Compute the following limit. Use INF to denote $\infty$ and MINF to denote $-\infty$.
\[
\lim _{x \rightarrow 0} \frac{x}{\int_{x}^{x^{2}} \sqrt[3]{729-6 t^{3}} d t}=
\]

Step 1 ：First, we need to find the derivative of the numerator and the denominator.

Step 2 ：The derivative of the numerator, x, with respect to x is 1.

Step 3 ：The derivative of the denominator, which is an integral, is a bit more complex. By the Fundamental Theorem of Calculus, the derivative of an integral of a function from a to x, where a is a constant, is just the function evaluated at x. However, in this case, both the lower and upper limits of the integral are functions of x. Therefore, we need to use Leibniz's rule, which states that the derivative of an integral of a function from a(x) to b(x) is equal to the function evaluated at b(x) times the derivative of b(x) minus the function evaluated at a(x) times the derivative of a(x).

Step 4 ：So, the derivative of the integral from x to x^2 of \((729 - 6t^3)^(1/3)\) dt is: \(2x(729 - 6x^6)^(1/3) - (729 - 6x^3)^(1/3)\)

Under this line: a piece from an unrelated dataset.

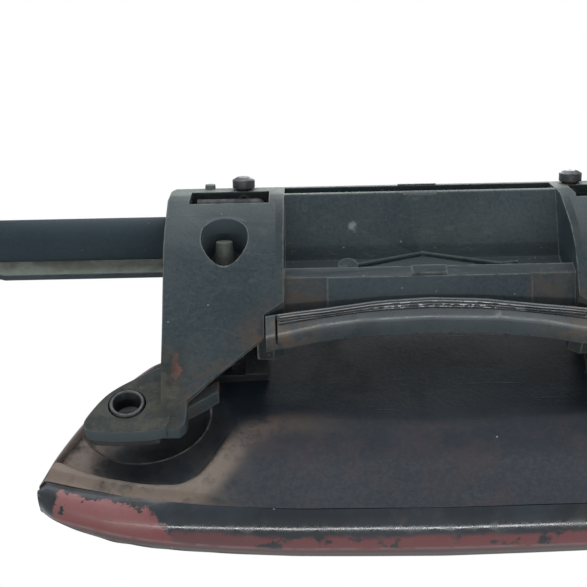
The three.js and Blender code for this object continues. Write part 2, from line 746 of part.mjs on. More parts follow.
function endCrank() {
  const hub = rodX(CRANK.x0, CRANK.x1, SHAFT.y, SHAFT.z, 6.15, 28);
  const across = new THREE.Vector2(CRANK.z - SHAFT.z, CRANK.y - SHAFT.y).normalize();
  const [nz, ny] = [-across.y, across.x];
  const web2 = prism([
    [SHAFT.z + nz * 5.6, SHAFT.y + ny * 5.6], [SHAFT.z - nz * 5.6, SHAFT.y - ny * 5.6],
    [CRANK.z - nz * 4, CRANK.y - ny * 4], [CRANK.z + nz * 4, CRANK.y + ny * 4],
  ], CRANK.x0, CRANK.x1);
  const eye = rodX(CRANK.x0, CRANK.x1, CRANK.y, CRANK.z, 4.2);
  const body = hub.add(web2).add(eye);
  const bore = rodX(110, 125, SHAFT.y, SHAFT.z, SHAFT.r + 0.32);
  return body.subtract(bore).subtract(rodX(110, 125, CRANK.y, CRANK.z, 2.35));
}

// Snap clip for the latch rod, with its own pin through the crank eye.
function rodClip() {
  const x = CRANK.x1 + 0.7;
  const pin = rodX(CRANK.x0 - 0.7, x + 4.5, CRANK.y, CRANK.z, 2);
  const head = rodX(CRANK.x0 - 1.6, CRANK.x0 - 0.5, CRANK.y, CRANK.z, 2.9);
  const body = box(x, x + 4.5, CRANK.y - 4, CRANK.y + 4, CRANK.z - 13, CRANK.z + 4);
  const low = CRANK.z - 14;
  const high = CRANK.z - 3.4;
  const channel = rod([x + 2.5, CRANK.y, low], [x + 2.5, CRANK.y, high], 1.35, 1.35, 16);
  const mouth = box(x + 2.5, x + 6, CRANK.y - 1, CRANK.y + 1, low, high);
  return body.subtract(channel).subtract(mouth).add(pin).add(head);
}

// Assembly

add('carrier_frame', carrierFrame(), 'carrier');
add('finger_guard', fingerGuard(), 'guard');
add('guard_gasket', guardGasket(), 'rubber');
add('rim_stud_left', rimStud(48.2), 'steel');
add('rim_stud_right', rimStud(-42.6), 'steel');
add('stop_peg', stopPeg(), 'carrier');
add('hinge_pin', rodX(-67.6, 67.6, HINGE.y, HINGE.z, HINGE.pin), 'steel');
add('return_spring', returnSpring(), 'steel');
add('shaft_bearing', shaftBearing(), 'nylon');
for (const side of Object.keys(SIDES)) {
  add(`lug_insert_${side}`, onSide(side, lugInsert()), 'steel');
  add(`lug_gasket_${side}`, onSide(side, lugGasket()), 'rubber');
  add(`stop_pad_${side}`, onSide(side, stopPad()), 'rubber');
  add(`pin_clip_${side}`, onSide(side, ringX(63.4, 64.4, HINGE.y, HINGE.z, 5.4, 2.85)), 'steel');
  add(`hinge_arm_${side}`, onSide(side, hingeArm()), 'dark');
  add(`hinge_bush_${side}`, onSide(side, ringX(41.4, 48.6, HINGE.y, HINGE.z, 4.15, 2.85)), 'nylon');
  add(`arm_screw_${side}`, onSide(side, armScrew()), 'steel');
}
add('flap_skin', flapSkin(), 'paint');
add('flap_liner', flapLiner(), 'liner');
add('transfer_shaft', rodX(SHAFT.start, SHAFT.end, SHAFT.y, SHAFT.z, SHAFT.r), 'steel');
add('lever_sleeve', leverSleeve(), 'dark');
add('paddle', paddle(), 'dark');
add('counterweight', counterweight(), 'steel');
add('end_crank', endCrank(), 'nylon');
add('rod_clip', rodClip(), 'nylon');

export default group;
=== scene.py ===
# Car door handle of the lift-flap type, seen from its inboard side and from below.
# Shapes are drawn in the CAD's modelling frame, in millimetres: x along the handle, y inboard and
# z up the door. row_frame moves them into the frame of the CAD pieces, which is in metres.
import json
import math

import bpy
import numpy as np
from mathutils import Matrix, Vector

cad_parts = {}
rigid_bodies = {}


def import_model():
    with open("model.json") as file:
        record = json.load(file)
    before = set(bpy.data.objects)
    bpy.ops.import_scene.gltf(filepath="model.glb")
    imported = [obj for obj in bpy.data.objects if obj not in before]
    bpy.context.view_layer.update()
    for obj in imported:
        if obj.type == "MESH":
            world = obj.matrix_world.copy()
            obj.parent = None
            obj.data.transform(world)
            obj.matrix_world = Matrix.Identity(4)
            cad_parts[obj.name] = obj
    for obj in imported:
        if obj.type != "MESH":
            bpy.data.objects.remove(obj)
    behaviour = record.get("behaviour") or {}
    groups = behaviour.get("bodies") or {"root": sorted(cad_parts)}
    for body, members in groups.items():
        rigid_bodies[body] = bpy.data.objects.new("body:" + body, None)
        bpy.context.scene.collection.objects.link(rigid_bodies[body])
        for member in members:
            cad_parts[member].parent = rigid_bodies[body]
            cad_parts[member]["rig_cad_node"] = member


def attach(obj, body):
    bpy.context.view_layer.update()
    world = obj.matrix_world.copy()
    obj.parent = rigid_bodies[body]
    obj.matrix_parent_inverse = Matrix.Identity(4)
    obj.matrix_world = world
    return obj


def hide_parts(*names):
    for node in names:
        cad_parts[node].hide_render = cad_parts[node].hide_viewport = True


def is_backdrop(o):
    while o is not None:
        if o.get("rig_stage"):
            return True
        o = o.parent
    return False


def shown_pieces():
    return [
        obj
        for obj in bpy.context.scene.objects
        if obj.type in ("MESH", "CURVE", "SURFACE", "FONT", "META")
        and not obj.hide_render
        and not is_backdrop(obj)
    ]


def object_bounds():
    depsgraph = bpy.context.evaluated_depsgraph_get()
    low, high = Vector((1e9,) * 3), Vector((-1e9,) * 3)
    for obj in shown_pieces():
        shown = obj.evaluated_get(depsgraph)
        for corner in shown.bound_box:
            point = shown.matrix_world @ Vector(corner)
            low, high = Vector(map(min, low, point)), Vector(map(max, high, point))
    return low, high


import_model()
CAD_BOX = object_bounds()

MM = 0.001
SEAT_Y, SEAT_Z = -19.2, 38.0  # the middle of the upper seat in the modelling frame, as in the CAD
SAMPLE = 0.5  # spacing of the points of a rounded curve
SHARP_EDGE = 28  # degrees: an edge past this is given a moulded radius

BLOCK_SIDE = 39.0  # the blocks' walls beside the pocket, from the middle
CUP_X, CUP_Z, CUP_RADIUS = 52.6, 11.6, 8.6  # the round cup in each block
WELL_X, WELL_Z = 74.0, -18.5  # the well under each lug
WELL_HALF_WIDTH, WELL_HALF_HEIGHT = 17.0, 15.5

# ---------------------------------------------------------------- shape tools


def smooth(t):
    t = np.clip(t, 0.0, 1.0)
    return t * t * (3 - 2 * t)


def bell(half):
    """Weights that smooth a curve over this many samples to each side."""
    weights = np.hanning(2 * half + 3)[1:-1]
    return weights / weights.sum()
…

Step 5 ：Now, we can apply L'Hopital's rule: \[\lim _{x \rightarrow 0} \frac{x}{\int_{x}^{x^{2}} \sqrt[3]{729-6 t^{3}} d t} = \lim _{x \rightarrow 0} \frac{1}{2x(729 - 6x^6)^(1/3) - (729 - 6x^3)^(1/3)}\]

Step 6 ：As x approaches 0, the denominator becomes \(2*0*(729 - 0)^(1/3) - (729 - 0)^(1/3) = 0 - 729^(1/3) = -9\).

Step 7 ：Therefore, the limit is \(-1/9\).

Step 8 ：So, the final answer is \(\boxed{-1/9}\).